Unpacking the Decision to Waste

Most agree that FLW is not a desirable outcome. Whether you are a producer, food manufacturer, consumer or other supply chain actor, no one wants to see FLW – yet FLW still happens. Some have argued that FLW indicates there is an inefficiency. However, it is also possible that FLW could be a rational, and even optimal, outcome in some cases given one’s preferences, incentives, and resource constraints (Ellison and Lusk, 2018). Economists would argue that the most likely answer is: the costs of avoiding FLW outweigh the benefits.

Consider a few examples. First, a producer is under contract to grow a certain quantity of food at a given price. The price does not change if the producer fails to meet the quantity threshold, but it may impact the contractor’s willingness to work with the producer in subsequent years. Thus, the producer decides to plant a little extra in case there is any unforeseen pest or weather damage, to ensure that the quantity threshold is met. In this case, the producer is willing to incur a potential food surplus – even if that food is not marketable – to ensure future contracting opportunities. Most would view this as good risk management rather than irrational behavior.

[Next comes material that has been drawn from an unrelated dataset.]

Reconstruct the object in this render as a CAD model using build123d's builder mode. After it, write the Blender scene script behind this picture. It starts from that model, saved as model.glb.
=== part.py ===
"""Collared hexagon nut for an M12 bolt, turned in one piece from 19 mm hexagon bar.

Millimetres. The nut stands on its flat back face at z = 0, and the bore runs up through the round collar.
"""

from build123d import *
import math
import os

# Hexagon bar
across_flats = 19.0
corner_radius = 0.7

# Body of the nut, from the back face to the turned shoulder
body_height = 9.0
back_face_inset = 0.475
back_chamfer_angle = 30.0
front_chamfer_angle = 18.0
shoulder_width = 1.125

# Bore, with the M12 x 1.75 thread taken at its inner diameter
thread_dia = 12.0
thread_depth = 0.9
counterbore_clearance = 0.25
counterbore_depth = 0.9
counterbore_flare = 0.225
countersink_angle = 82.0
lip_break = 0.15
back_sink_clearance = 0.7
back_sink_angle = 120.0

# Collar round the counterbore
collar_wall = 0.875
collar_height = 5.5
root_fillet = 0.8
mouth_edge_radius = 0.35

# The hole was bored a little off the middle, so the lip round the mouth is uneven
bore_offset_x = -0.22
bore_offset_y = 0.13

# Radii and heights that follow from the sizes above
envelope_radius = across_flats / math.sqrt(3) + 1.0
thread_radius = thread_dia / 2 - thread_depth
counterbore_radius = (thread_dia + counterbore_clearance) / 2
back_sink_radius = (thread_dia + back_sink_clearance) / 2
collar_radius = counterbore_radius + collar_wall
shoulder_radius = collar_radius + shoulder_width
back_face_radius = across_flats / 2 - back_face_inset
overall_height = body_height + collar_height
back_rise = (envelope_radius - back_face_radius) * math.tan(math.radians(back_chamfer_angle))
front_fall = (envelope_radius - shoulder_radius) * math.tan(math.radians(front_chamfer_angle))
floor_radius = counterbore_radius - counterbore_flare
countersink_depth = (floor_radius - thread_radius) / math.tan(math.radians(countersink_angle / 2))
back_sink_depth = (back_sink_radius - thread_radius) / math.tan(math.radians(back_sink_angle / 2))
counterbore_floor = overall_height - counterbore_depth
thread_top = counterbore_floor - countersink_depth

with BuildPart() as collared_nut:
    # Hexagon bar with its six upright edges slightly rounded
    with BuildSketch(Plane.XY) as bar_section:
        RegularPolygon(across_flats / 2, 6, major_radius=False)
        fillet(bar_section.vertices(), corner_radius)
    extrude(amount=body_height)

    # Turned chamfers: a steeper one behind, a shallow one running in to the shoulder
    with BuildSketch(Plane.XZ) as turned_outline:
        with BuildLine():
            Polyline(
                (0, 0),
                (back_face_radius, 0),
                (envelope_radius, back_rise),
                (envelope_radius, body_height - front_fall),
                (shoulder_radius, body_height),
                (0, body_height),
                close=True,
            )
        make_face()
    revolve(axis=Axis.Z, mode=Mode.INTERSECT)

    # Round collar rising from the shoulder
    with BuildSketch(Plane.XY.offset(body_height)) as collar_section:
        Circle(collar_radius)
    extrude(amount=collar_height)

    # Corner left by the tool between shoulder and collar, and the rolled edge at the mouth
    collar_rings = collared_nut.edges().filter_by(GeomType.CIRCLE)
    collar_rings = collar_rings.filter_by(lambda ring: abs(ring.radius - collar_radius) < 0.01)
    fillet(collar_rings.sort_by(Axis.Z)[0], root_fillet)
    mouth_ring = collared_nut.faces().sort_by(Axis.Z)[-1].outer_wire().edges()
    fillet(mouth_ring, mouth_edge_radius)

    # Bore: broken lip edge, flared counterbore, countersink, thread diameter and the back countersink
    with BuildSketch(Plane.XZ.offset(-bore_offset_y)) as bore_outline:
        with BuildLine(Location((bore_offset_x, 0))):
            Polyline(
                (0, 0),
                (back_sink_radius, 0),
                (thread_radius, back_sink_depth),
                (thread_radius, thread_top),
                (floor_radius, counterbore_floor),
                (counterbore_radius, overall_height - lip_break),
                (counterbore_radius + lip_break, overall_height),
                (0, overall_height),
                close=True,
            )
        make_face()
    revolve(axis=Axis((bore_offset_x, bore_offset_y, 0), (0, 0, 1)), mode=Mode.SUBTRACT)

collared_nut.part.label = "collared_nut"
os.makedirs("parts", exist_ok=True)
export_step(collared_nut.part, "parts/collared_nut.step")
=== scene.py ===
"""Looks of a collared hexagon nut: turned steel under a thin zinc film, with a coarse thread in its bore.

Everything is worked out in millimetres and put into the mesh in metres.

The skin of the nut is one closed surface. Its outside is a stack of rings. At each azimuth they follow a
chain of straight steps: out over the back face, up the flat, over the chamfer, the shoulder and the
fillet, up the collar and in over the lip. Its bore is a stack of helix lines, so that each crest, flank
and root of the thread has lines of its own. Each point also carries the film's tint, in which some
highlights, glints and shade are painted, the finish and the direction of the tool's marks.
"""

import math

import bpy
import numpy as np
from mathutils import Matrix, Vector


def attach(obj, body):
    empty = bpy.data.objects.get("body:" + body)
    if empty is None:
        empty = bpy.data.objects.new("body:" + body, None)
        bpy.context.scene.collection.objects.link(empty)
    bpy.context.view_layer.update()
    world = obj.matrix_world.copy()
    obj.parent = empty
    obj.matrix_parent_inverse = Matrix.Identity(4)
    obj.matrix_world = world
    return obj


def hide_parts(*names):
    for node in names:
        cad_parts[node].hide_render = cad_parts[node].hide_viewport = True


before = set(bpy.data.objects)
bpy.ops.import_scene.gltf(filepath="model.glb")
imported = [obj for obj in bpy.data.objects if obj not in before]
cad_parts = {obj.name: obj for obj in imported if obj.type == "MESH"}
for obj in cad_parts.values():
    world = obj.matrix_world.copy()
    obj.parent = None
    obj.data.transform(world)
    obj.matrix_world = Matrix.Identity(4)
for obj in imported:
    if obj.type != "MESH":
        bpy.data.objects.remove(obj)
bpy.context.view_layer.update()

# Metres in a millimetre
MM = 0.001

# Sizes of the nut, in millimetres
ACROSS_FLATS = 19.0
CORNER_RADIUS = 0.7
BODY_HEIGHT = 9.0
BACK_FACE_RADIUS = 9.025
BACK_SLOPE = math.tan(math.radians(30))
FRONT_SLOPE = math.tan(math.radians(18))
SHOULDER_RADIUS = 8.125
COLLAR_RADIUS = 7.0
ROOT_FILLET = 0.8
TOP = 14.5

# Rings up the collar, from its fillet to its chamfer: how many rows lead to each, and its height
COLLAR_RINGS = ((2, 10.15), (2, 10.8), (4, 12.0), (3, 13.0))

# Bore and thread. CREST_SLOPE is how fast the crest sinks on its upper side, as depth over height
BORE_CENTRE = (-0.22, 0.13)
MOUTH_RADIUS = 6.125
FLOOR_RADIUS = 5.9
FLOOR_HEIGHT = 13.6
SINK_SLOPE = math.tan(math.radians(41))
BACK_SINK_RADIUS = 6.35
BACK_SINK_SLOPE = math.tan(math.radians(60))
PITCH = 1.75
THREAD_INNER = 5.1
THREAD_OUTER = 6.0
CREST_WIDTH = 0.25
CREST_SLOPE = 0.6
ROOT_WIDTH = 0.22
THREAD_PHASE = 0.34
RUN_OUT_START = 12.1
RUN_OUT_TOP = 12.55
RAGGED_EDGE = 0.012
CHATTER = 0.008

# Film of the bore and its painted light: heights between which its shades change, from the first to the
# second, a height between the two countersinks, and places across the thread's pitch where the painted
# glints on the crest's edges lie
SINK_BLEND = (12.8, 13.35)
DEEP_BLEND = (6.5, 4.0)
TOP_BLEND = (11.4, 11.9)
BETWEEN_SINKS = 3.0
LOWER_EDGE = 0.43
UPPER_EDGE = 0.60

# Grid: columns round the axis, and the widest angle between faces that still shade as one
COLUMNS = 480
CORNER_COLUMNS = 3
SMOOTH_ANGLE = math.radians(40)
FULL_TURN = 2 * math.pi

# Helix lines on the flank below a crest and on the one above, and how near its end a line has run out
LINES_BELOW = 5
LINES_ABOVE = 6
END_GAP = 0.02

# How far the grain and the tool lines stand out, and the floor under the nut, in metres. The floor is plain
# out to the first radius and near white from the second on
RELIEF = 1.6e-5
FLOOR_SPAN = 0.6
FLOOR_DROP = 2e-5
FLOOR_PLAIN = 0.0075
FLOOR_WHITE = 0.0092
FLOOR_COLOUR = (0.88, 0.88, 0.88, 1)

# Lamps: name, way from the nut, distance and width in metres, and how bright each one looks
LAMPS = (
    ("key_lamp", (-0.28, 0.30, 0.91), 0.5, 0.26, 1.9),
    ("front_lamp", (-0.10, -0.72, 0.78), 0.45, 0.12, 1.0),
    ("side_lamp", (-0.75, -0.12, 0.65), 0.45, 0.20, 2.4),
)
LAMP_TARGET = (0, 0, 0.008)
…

Next, consider a household with two working adults and two children. In this household, the parents prefer to go grocery shopping once per week; they do not have time to take additional, supplemental trips to the store during the week. Given their time constraints, this family chooses to purchase two gallons of milk each week, but sometimes they cannot finish the second gallon before it goes bad. In this case, the household is willing to incur a potential loss to avoid an extra shopping trip. Some might argue this family would be better off if they purchased one gallon and one half-gallon of milk instead. If this resulted in the household running out of milk before their next shopping trip, though, the household would be worse off because a) their preferences go unmet or b) they have to make a second trip to the store. Thus, the household is maximizing their utility according to their preferences and constraints – which is rational behavior.

In both examples, neither the producer nor the household want FLW, yet each may be willing to accept some in an effort to maximize their individual profit or utility, respectively. Some might argue that the producer should donate the excess food or the household should freeze the leftover milk before it goes bad. Both are certainly options, yet are unlikely being pursued because the costs outweigh the benefits for the individual actors. The cost-benefit calculation gets more complex, however, when you consider the costs and benefits to society as a whole.

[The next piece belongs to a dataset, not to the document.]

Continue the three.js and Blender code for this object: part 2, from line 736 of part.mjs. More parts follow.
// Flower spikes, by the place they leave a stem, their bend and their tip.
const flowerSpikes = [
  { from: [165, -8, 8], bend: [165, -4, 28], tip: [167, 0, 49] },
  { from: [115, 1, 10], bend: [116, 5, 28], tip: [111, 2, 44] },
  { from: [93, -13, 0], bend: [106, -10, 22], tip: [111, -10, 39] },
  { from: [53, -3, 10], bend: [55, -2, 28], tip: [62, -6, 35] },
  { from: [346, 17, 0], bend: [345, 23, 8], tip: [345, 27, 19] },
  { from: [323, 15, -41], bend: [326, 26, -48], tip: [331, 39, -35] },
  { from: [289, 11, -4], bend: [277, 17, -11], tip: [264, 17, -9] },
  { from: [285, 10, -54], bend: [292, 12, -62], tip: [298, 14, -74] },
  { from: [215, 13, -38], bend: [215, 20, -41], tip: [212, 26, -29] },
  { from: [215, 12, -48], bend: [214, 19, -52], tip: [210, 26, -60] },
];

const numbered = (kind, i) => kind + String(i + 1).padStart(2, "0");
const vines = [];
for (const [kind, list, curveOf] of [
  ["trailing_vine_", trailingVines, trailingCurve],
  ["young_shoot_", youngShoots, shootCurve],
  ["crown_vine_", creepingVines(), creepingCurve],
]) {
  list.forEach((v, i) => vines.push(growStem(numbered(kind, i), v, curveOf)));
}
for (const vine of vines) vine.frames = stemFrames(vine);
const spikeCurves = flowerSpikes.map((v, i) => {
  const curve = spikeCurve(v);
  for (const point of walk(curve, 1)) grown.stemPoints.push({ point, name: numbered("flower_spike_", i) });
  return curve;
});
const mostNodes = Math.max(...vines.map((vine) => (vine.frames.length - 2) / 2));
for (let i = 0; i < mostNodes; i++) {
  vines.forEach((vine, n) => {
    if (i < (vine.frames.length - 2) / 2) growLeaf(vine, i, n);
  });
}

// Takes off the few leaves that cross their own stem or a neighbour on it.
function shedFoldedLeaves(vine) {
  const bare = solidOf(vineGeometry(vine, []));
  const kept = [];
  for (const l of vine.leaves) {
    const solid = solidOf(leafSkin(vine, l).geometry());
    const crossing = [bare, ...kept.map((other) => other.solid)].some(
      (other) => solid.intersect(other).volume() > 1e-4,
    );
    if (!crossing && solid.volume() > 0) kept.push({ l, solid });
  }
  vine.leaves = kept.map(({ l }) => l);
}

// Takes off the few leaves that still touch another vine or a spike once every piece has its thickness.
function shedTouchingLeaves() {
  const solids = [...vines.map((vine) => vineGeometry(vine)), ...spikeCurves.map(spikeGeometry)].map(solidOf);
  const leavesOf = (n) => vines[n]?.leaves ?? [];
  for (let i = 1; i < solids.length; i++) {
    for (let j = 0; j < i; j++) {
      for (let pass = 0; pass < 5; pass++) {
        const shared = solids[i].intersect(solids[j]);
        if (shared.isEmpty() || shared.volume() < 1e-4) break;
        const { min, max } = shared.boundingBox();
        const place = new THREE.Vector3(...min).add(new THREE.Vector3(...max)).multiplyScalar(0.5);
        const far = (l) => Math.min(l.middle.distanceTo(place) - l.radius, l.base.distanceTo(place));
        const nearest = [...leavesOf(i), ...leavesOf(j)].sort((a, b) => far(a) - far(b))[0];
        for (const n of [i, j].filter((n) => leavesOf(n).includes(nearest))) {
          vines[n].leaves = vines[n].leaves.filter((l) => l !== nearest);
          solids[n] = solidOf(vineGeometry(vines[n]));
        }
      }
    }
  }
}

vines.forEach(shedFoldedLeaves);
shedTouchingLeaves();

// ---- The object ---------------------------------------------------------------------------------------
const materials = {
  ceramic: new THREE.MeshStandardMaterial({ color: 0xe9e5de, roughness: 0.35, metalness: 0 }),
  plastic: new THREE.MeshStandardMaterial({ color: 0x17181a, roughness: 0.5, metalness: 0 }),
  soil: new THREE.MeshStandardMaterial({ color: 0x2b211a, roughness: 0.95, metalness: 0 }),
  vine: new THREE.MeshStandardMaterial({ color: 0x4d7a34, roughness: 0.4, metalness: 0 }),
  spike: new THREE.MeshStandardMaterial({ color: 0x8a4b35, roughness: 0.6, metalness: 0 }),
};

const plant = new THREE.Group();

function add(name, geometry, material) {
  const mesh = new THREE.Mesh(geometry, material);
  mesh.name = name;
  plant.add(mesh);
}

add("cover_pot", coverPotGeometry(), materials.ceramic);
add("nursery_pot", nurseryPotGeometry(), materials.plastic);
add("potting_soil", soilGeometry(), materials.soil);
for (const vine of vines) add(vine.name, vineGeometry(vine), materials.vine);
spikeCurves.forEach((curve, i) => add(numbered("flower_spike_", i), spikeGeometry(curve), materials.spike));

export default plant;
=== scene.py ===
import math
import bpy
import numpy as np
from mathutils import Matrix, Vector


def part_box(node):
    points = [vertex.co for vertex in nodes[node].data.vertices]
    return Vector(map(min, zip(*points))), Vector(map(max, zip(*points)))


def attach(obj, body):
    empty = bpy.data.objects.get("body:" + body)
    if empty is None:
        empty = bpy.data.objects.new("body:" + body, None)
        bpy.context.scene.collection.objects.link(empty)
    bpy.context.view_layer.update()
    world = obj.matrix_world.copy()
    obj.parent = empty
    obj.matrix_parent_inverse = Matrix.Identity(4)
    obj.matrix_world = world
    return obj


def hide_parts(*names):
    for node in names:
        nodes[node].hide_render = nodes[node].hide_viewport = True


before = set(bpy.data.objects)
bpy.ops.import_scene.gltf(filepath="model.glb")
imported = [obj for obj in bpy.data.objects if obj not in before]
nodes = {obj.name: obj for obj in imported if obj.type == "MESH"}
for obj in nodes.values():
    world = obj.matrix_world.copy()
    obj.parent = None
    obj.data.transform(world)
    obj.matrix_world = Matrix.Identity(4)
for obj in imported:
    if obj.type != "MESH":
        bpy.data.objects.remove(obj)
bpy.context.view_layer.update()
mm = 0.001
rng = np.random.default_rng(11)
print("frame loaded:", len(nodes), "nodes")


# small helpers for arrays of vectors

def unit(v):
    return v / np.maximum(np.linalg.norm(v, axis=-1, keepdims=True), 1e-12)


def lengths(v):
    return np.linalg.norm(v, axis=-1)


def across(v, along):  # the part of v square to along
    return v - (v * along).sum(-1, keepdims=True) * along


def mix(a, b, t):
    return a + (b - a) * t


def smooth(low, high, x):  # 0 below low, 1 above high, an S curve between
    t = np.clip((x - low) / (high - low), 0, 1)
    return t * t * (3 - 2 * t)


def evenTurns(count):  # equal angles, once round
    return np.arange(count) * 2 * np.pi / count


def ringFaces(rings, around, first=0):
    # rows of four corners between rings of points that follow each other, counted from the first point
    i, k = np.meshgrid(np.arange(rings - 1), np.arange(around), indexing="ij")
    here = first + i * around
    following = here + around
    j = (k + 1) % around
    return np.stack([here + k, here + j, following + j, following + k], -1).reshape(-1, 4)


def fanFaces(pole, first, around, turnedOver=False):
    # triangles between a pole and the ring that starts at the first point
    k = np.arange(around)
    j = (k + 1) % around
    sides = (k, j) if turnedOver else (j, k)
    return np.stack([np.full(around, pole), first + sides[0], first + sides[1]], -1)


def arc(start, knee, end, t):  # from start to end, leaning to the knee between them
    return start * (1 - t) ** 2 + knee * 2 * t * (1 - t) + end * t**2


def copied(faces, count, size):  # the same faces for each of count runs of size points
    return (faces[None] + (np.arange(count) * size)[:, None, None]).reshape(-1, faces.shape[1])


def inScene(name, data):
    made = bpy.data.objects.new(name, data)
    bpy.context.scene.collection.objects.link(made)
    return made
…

Let’s continue with the producer example. To donate any surplus food, the producer incurs the cost of harvesting the surplus food, packing it, and transporting it to a donor organization (unless a donor organization is willing to come pick it up). There are also the environmental costs of any emissions associated with these functions. The direct benefits to the producer (beyond a good reputation in the community) are unclear unless there is a tax incentive for donation. However, from a societal perspective, the donated food could provide benefits in the form of meals for food insecure families. Quantifying the costs and benefits related to environmental and food security outcomes is far more challenging and much more work is needed in this area.

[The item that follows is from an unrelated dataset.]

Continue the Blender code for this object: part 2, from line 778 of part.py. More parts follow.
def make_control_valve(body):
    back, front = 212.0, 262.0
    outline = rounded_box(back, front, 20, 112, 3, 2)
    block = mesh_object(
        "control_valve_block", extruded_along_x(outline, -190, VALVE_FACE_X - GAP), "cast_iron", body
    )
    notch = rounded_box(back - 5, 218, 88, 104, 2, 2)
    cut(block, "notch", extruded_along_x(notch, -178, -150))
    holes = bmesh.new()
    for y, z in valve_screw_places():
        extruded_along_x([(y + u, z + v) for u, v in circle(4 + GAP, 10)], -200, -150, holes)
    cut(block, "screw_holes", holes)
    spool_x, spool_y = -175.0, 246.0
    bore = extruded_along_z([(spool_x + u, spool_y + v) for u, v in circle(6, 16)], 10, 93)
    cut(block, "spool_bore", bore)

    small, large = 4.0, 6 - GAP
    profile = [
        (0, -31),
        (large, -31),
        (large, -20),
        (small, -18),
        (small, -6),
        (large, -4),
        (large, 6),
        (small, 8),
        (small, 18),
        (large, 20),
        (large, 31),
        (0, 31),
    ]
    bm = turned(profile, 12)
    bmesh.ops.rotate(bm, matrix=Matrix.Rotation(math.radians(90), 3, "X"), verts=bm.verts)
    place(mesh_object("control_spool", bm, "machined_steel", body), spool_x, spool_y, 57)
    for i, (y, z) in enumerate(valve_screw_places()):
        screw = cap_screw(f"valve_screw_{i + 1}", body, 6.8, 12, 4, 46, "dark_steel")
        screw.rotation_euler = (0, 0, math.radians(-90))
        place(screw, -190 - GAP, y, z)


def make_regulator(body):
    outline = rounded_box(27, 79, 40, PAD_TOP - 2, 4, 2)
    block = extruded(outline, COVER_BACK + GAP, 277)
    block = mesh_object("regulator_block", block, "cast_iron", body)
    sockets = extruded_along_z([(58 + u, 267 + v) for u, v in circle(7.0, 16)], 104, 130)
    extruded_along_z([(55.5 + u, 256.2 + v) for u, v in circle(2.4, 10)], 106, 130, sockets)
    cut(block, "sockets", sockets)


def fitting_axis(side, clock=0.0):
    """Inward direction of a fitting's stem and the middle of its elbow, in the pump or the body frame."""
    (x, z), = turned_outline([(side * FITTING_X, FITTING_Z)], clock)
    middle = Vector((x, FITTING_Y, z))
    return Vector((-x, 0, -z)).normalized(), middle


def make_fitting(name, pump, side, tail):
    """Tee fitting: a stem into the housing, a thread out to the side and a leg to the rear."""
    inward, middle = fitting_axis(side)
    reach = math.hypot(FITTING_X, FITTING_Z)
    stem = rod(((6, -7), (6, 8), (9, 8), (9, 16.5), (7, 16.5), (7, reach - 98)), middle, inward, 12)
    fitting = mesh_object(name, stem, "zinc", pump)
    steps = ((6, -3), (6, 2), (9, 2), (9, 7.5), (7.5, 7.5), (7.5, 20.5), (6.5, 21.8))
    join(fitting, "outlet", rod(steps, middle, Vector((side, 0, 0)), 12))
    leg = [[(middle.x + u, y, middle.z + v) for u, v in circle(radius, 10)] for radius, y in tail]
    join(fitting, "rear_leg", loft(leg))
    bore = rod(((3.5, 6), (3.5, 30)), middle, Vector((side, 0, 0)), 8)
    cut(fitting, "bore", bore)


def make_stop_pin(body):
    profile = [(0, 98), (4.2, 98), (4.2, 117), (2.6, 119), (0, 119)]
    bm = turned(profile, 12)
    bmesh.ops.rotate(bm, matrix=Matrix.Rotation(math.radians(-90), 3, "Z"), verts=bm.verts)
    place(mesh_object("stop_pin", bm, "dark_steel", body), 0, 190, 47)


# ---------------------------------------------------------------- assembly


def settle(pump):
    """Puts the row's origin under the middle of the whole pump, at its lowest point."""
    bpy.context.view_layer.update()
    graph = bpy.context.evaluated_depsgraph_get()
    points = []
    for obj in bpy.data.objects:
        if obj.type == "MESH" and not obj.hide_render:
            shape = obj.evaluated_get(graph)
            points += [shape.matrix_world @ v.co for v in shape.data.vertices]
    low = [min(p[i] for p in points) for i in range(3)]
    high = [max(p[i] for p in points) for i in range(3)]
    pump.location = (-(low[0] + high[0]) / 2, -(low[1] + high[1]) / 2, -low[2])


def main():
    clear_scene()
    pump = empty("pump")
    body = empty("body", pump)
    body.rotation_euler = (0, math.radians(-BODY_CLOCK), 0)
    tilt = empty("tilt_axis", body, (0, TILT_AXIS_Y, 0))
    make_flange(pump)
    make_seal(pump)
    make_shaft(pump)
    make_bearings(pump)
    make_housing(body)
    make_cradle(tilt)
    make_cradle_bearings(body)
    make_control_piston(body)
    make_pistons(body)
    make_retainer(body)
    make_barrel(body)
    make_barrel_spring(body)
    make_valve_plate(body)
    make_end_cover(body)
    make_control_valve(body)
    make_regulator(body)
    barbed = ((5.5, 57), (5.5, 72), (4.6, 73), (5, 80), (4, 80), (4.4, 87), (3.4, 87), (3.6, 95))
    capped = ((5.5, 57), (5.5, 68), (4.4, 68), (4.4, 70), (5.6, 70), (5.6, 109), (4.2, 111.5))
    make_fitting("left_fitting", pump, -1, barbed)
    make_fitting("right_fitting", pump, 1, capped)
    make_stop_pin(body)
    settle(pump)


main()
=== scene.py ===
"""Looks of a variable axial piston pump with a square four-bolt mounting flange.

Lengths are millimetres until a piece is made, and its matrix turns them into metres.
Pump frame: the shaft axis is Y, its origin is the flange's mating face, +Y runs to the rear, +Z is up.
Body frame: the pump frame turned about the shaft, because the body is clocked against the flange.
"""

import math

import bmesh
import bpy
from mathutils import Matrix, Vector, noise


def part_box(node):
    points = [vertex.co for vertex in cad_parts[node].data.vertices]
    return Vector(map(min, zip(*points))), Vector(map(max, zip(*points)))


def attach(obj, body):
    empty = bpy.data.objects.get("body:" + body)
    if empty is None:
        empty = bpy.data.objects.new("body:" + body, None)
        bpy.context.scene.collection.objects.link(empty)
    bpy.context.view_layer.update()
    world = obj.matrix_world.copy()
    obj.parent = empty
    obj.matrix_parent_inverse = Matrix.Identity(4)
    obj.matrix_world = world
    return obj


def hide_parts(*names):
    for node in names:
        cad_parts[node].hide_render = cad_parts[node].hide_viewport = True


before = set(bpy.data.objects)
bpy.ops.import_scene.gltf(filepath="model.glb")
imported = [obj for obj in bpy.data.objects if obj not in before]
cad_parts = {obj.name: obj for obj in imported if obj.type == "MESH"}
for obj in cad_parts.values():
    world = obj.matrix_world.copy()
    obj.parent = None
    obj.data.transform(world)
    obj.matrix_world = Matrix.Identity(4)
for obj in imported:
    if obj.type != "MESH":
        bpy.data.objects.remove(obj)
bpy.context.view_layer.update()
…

Further, market level impacts must also be considered alongside costs and benefits to fully evaluate the efficacy of food waste reduction efforts. For instance, if surplus food can be diverted from landfills and into retail through an ugly produce program, for example, how does this impact demand and prices for the non-ugly produce? Does this increase demand for produce overall or do consumers substitute away from non-ugly produce in favor of the less expensive ugly produce? There is little data available to answer these questions currently but it will be critical to improve our ability to tackle the issue of FLW.

The Farm Bill and FLW

The 2018 Farm Bill is the first farm bill in history that has dedicated spending that targets FLW. The FLW reduction efforts in the 2018 Farm Bill are primarily designed to reduce the costs of avoiding FLW for individual supply chain actors, which is an important first step in incentivizing reduction efforts. Such incentives are particularly helpful when the actor(s) incurring the costs are different from the actor(s) accruing the benefits – for example, when a producer incurs the cost of donation while food pantry patrons receive the benefits. Specific efforts to target FLW include (Center for Health Law and Policy Innovation, 2018; Berkenkamp, 2018):

  • Appoint a FLW Reduction Liaison within USDA who will coordinate FLW reduction efforts between the USDA, EPA, and FDA and conduct a study on food waste with USDA
  • Establish pilot projects in at least 10 states to develop and implement municipal compost plans and food waste reduction goals ($25 million/year)
  • Increase funding for states to harvest, process, package, and transport donated agricultural commodities ($4 million/year)
  • Clarify liability protection for food donation and establish provisions for direct donation from entities like restaurants and retail stores
  • Develop a milk donation program where dairy farmers are reimbursed for donating surplus milk to food recovery organizations ($9 million in 2019; $5 million/year for 2020-2023)
  • Establish the Local Agricultural Market Program (LAMP), which provides funding for, among other things, the development of new business opportunities to reduce on-farm food losses ($50 million/year)
  • Incentivize the development of technologies to improve and extend the shelf life of specialty crops such as fruits and vegetables
  • Establish a Carbon Utilization and Biogas Education Program in an effort to promote the diversion of FLW from landfills ($2 million/year)

Concluding Thoughts

While FLW may be a product of rational decision making, this does not mean we should stop searching for creative and innovative ways to address the issue. The 2018 Farm Bill included some initial steps to incentivize creativity and innovation along the food supply chain in the hopes of reducing FLW. An important next step will be estimating the short- and long-term costs, benefits, and market impacts associated with these efforts so we can determine which policies are effective and monitor progress toward achieving our FLW reduction goals.